Exercise instructions: Exactly reproduce the lines beginning with the line that includes "if empty is" and ending with the last line of the data.

>>>

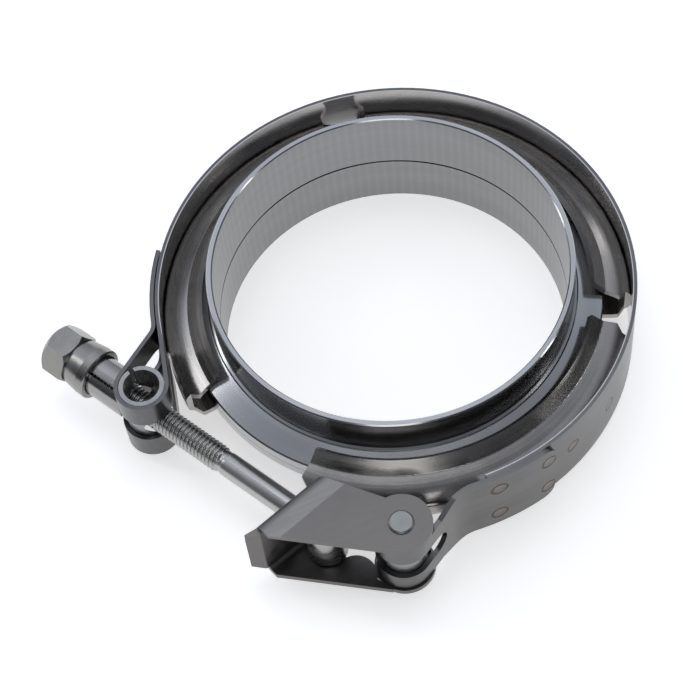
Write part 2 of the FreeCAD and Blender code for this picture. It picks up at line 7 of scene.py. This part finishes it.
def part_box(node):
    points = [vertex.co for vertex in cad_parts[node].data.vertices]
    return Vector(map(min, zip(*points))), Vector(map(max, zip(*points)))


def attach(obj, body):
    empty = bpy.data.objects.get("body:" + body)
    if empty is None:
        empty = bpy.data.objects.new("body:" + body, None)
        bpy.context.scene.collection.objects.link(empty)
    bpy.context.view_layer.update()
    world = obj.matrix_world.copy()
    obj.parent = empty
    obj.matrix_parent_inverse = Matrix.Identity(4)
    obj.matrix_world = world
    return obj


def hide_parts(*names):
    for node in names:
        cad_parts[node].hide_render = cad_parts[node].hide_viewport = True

<<<

Solution below:
    if empty is None:
        empty = bpy.data.objects.new("body:" + body, None)
        bpy.context.scene.collection.objects.link(empty)
    bpy.context.view_layer.update()
    world = obj.matrix_world.copy()
    obj.parent = empty
    obj.matrix_parent_inverse = Matrix.Identity(4)
    obj.matrix_world = world
    return obj


def hide_parts(*names):
    for node in names:
        cad_parts[node].hide_render = cad_parts[node].hide_viewport = True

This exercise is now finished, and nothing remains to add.